George knew Ada well enough by now to know that she often accomplished impossible feats before breakfast. But this whale was something else entirely. Building a ship usually took a hundred men an entire year to finish. “You’ve outdone yourself. It’s so big… and complicated. It’s much larger than the mechanical fish we stole from the Society.”
“You mean the fish made from the design the Society stole from me first?” Ada raised her eyebrow. “This is it! Since it was based on my plans, disassembling it was fairly easy. I made it bigger and better. With a few minor improvements to the ballast system, I was able to expand the hull so that we could go on longer journeys without being so cramped.”
In the dull light of the whale’s cabin, George noticed the dark shadows under Ada’s eyes. Working was always more important than sleeping to her. “What longer journeys were you planning to take? Wait, don’t tell me—I want to be able to claim ignorance if your mother interrogates me.”
Ada’s smile faltered.
What if Lady Byron was so furious about his dragging Ada into a disastrous situation that she forbade George ever to see Ada again? The thought was too awful to say out loud. Instead, he practically shouted, “The whale is marvelous!”
Ada’s smile returned. “Do you really think so?”
He nodded. Ada’s inventions were so brilliant that George hardly understood them, let alone how to compliment them. He looked out the thick glass porthole directly to his left, where the last sliver of sky was shrinking and swirls of greenish-brown water were rising.
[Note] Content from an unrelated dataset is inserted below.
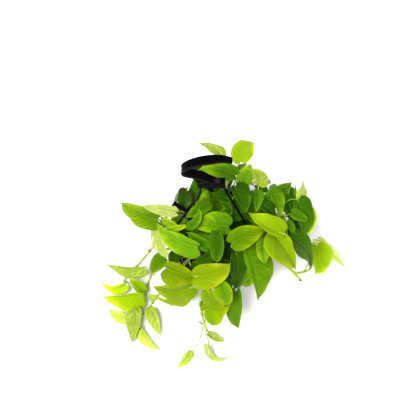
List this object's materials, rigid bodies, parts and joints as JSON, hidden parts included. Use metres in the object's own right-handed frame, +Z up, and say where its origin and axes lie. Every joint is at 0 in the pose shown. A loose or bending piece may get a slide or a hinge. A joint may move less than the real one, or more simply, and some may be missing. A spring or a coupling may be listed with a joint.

They continued to sink into the river until the whale submerged completely with a loud blub. “So far, it’s been excellent at sinking!”
Panels in the sides of the whale flexed as Ada steered the machine away from the docks. “Not quite the praise I was hoping for, but I’ll take it. Would you mind manning the periscope to navigate above the water? Getting out of the docks and into the river might be a little tricky.”
A slim green-and-silver instrument popped down from a hatch above him. It was used to see the world above w
ater while they were underwater. George felt a rush of warmth when he saw that the sight piece had stopped right at his eye level—Ada must have designed it to fit his exact height. George pressed his eye against the periscope to see a blurry circle of sky.
When his vision adjusted to the lens, he spotted a nest of ships that stood between the mechanical whale and the open river. “You need to veer to the left. There’s an American tobacco ship right ahead and a few more beyond, then we’re clear.”
“A tobacco ship?” she said.
“Yes.” The whale gave a quiet groan and picked up speed. “Yes, that’s good. A little more to the left. A little more. No, left, I said. Miss Byron, left!”
The whale’s fin scraped against the other ship’s hull. It slid through the wood like a knife through truffle butter. Debris burst into the waters around them.
“Excellent navigating,” Ada said cheerfully.
George tore his eye away from the periscope to look at her. “Are you mad? You’ve punctured it! That ship is going to flood.”
Ada’s face darkened. “If you use one more breath to defend that nasty industry, I will steer us straight across the Atlantic and drop you off at the nearest tobacco farm.”
“As if being wanted for murder wasn’t enough…” George grumbled, pressing his eye against the cold metal again.
They sliced through a few more ships on their way out of the dockyard. When they finally emerged into the deeper, clearer waters of the Thames, the periscope was no longer needed. George settled back into the copilot’s chair and watched the last bits of debris float by outside the porthole. In a matter of moments, they sped through the Thames and were quickly out into the wide estuary where the river emptied into the North Sea.
“We are officially ghosts now, aren’t we?” George said. “How long do you think it will take to find Il Naso and get the map back?”
Ada straightened in her seat. “According to the C.R.U.M.P.E.T.S. invitation, the gathering is in thirty-seven days. Hah!”